The consortium pushing the development consists of the Apley Estate, Stanmore Properties and other local landowners.
The master plan states: "Stanmore would be accessed off the exiting A454 which would be modified to include a 20mph speed limit, new footpaths and cycle ways, pedestrian crossings and appropriately designed access junctions."
It also states the road will be "modified in part to improve safety around the local centre" and that calming measures will be put in place, as well as a new access point north of the proposed local centre which would connect back to the A454 at Swancote.
The plan adds: "A park and ride facility is accommodated to improve access to Bridgnorth town centre and help the sustainability of commercial and retail units in the village centre.

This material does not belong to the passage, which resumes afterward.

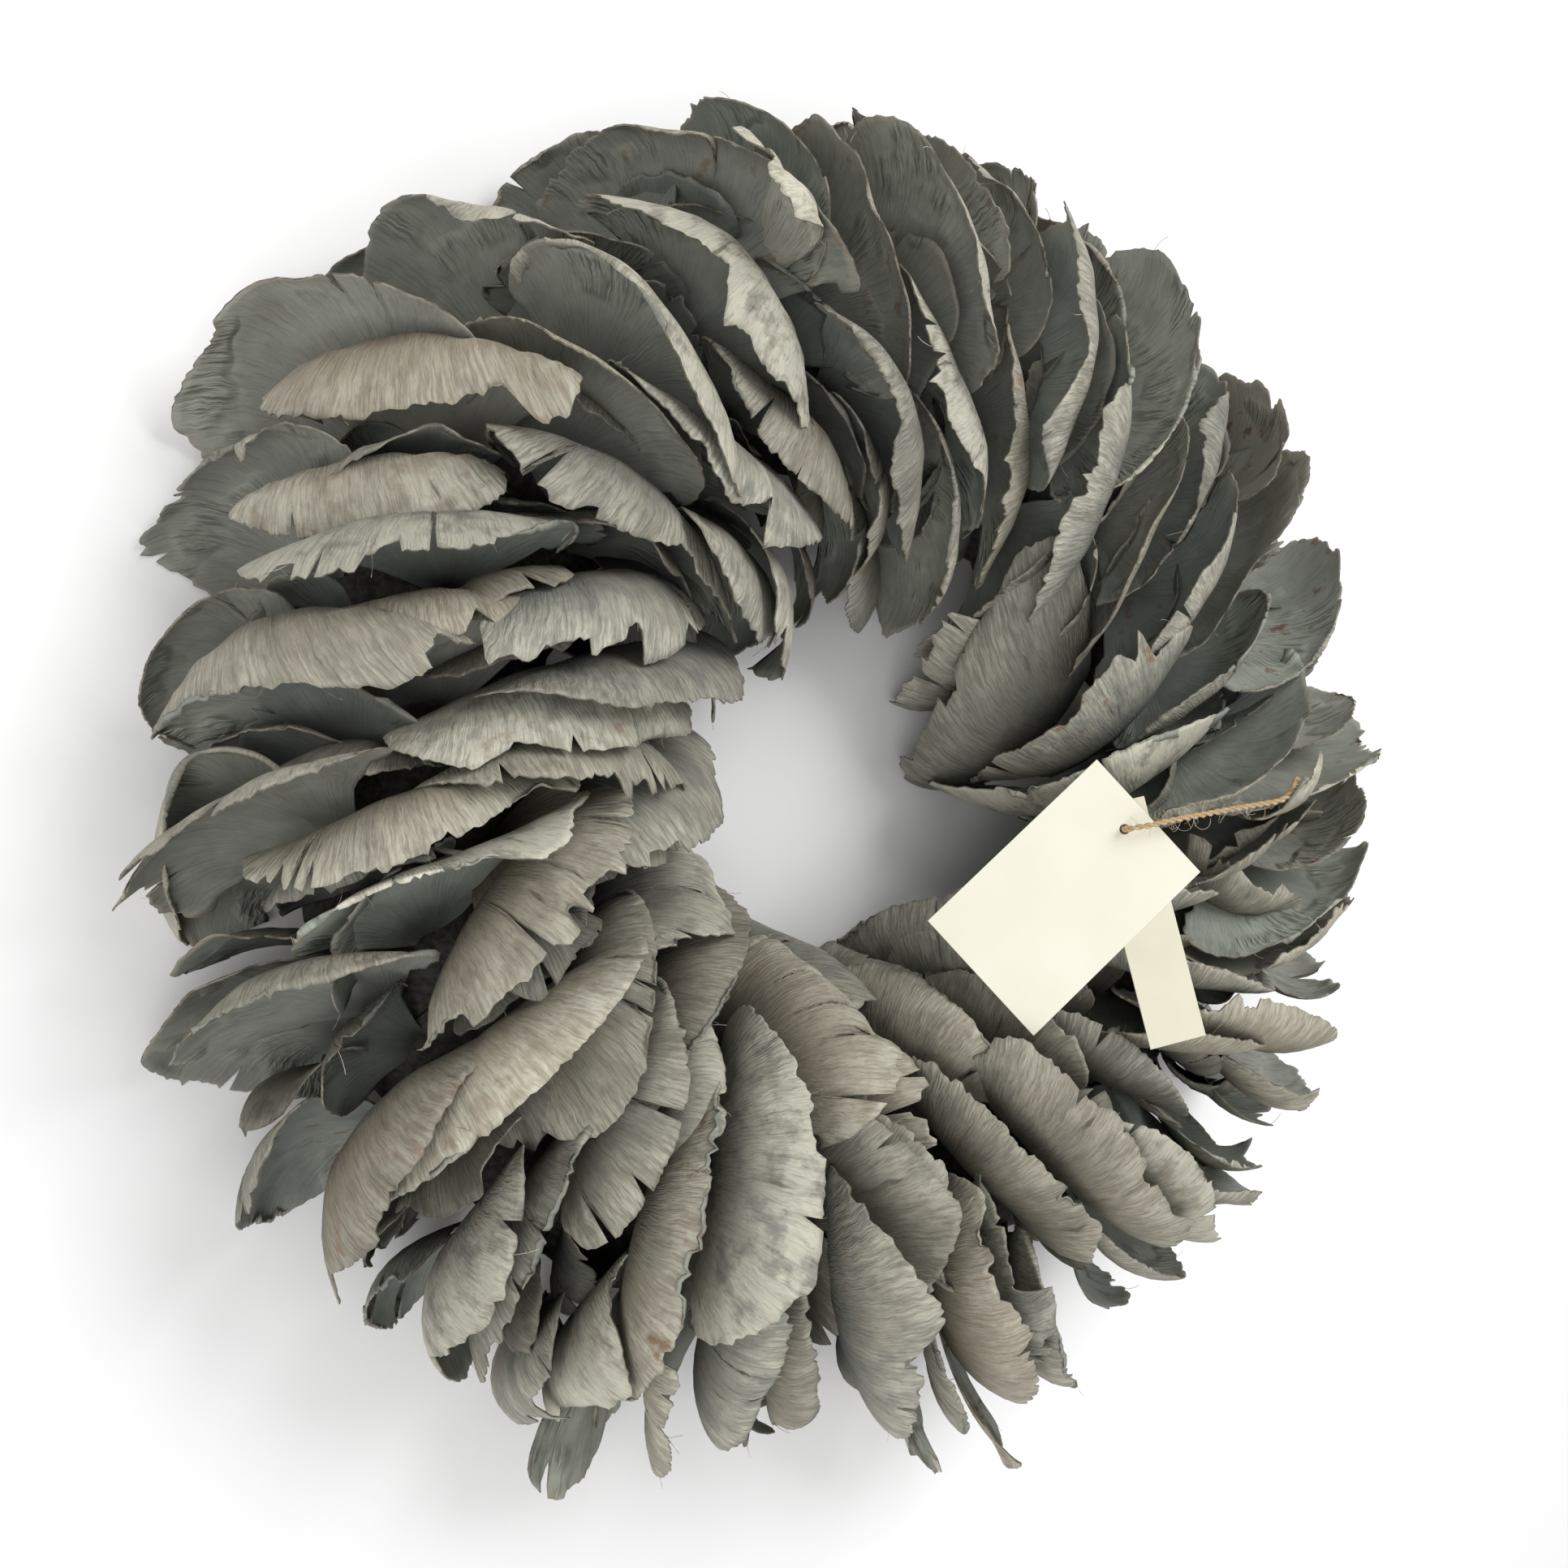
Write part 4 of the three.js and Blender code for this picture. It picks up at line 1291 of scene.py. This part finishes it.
# The rows are put together here, each from its petals, its stubs, its strip where it has one, and
# its piece of the bed, as one mesh with the marks that the finishes read.
FINISHES = [petal_face, petal_back, petal_edge, root_bed]
petal_dice = np.random.RandomState(4177)
strip_dice = np.random.RandomState(77)
for row in range(ROWS):
    name = "petal_row_%02d" % (row + 1)
    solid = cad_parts[name]
    solid_tree = BVHTree.FromPolygons(
        [solid.matrix_world @ v.co for v in solid.data.vertices],
        [tuple(p.vertices) for p in solid.data.polygons],
    )
    sheets = []
    for lane_number, (_, share, _) in enumerate(LANES):
        if math.floor((row + 1) * share) > math.floor(row * share):
            petal = petal_in_solid(row, lane_number, solid_tree)
            looks = petal_looks(place_of(petal), petal_dice, PETAL_LIP)
            looks.update(STAND_OUT.get((row, lane_number), {}))
            sheets.append(fine_petal(petal, petal_dice, looks, FAN_STEPS, FIBRE_STEPS))
    for climb_angle in STUB_CLIMBS:
        petal = stub_petal(row, climb_angle, petal_dice)
        looks = petal_looks(place_of(petal), petal_dice, STUB_LIP)
        # Painted shade: the stubs are darkened like the depths they stand in, most at the lower
        # left.
        looks["tone"] *= np.interp(place_of(petal), STUB_SHADE_PLACES, STUB_SHADE)
        sheets.append(fine_petal(petal, petal_dice, looks, *STUB_STEPS))
    if row in STRIPS:
        petal = strip_petal(*STRIPS[row])
        looks = petal_looks(place_of(petal), strip_dice, STRIP_LIP)
        looks.update(STRIP_LOOKS)
        if row == SPECKLED_ROW:
            looks.update(SPECKLED)
        sheets.append(fine_petal(petal, strip_dice, looks, *STRIP_STEPS))
    sheets.append(bed_piece(row, petal_dice))

    points, faces, kinds, uv, marks = zip(*sheets)
    bases = np.cumsum([0] + [len(p) for p in points])
    faces = np.concatenate([f + base for f, base in zip(faces, bases)])
    points, kinds, uv, marks = (np.concatenate(part) for part in (points, kinds, uv, marks))
    piece = finish_mesh("petals_row_%02d" % (row + 1), in_scene(points), faces, FINISHES)
    mesh = piece.data
    mesh.polygons.foreach_set("material_index", kinds.astype(np.int32))
    mesh.polygons.foreach_set("use_smooth", kinds != 2)
    layer = mesh.uv_layers.new(name="fan")
    corners = np.empty(len(mesh.loops), dtype=np.int32)
    mesh.loops.foreach_get("vertex_index", corners)
    layer.data.foreach_set("uv", uv[corners].astype(np.float32).reshape(-1))
    for k, label in enumerate(("reach", *MARKS)):
        store = mesh.attributes.new(label, "FLOAT", "POINT")
        store.data.foreach_set("value", marks[:, k].astype(np.float32))
    mesh.update()
    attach(piece, "root")
    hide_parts(name)

# Stray fibres: thin threads that stand off the frayed margins. Geometry Nodes set them out along
# the margins' lines and lean them outwards. None starts near the floor.
THREAD_CLEAR = 12
THREAD_DARK, THREAD_LIGHT = (0.16, 0.12, 0.08), (0.62, 0.58, 0.48)
thread = mottled("stray_thread", 200.0, 2.0, THREAD_DARK, THREAD_LIGHT, 0.8)
places = np.concatenate([p for p, _ in margins])
ways = np.concatenate([w for _, w in margins])
high_up = places[:, 2] > THREAD_CLEAR
petal_threads = apply_tree(
    "petal_threads",
    stray,
    strand_base("margin_points", in_scene(places[high_up]), ways[high_up]),
    {"Share": 0.02, "Length": 4.5 * MM, "Thickness": 0.08 * MM, "Seed": 5, "Thread": thread},
)
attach(petal_threads, "root")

"A well-designed park and ride facility would be integrated into the local centre and include electric charging points for cars and bikes.
"It would serve as a pick up and drop off point for the new primary school and also provide parking for visitors of Bridgnorth."
The master plan map shows existing buildings in grey, employment areas in brown, a primary school in dark blue, woodland and green infrastructure in dark green, amenities and play spaces in light green and water features in blue.
It also illustrates the density of buildings proposed in the area, with low density areas highlighted in light orange and high density areas highlighted in dark orange.
The master plan also focuses on preserving Stanmore Country Park and Hermitage Ridge, and mentions the possibility of a visitor centre, new trails and facilities for school activities.
Stanmore Consortium is encouraging people to attend its final public exhibition tomorrow at Low Town Community Hall in Bridgnorth at 4pm.
Matthew Sutton, director of Camargue, the PR agency promoting the plans, said: "These events are opportunities for people to come out and look at our emerging proposals put out by the principle land owners, Apley Estate and Stanmore Properties, and also the chance to question our transport consultants and people that look at other disciplines, from planning to ecology."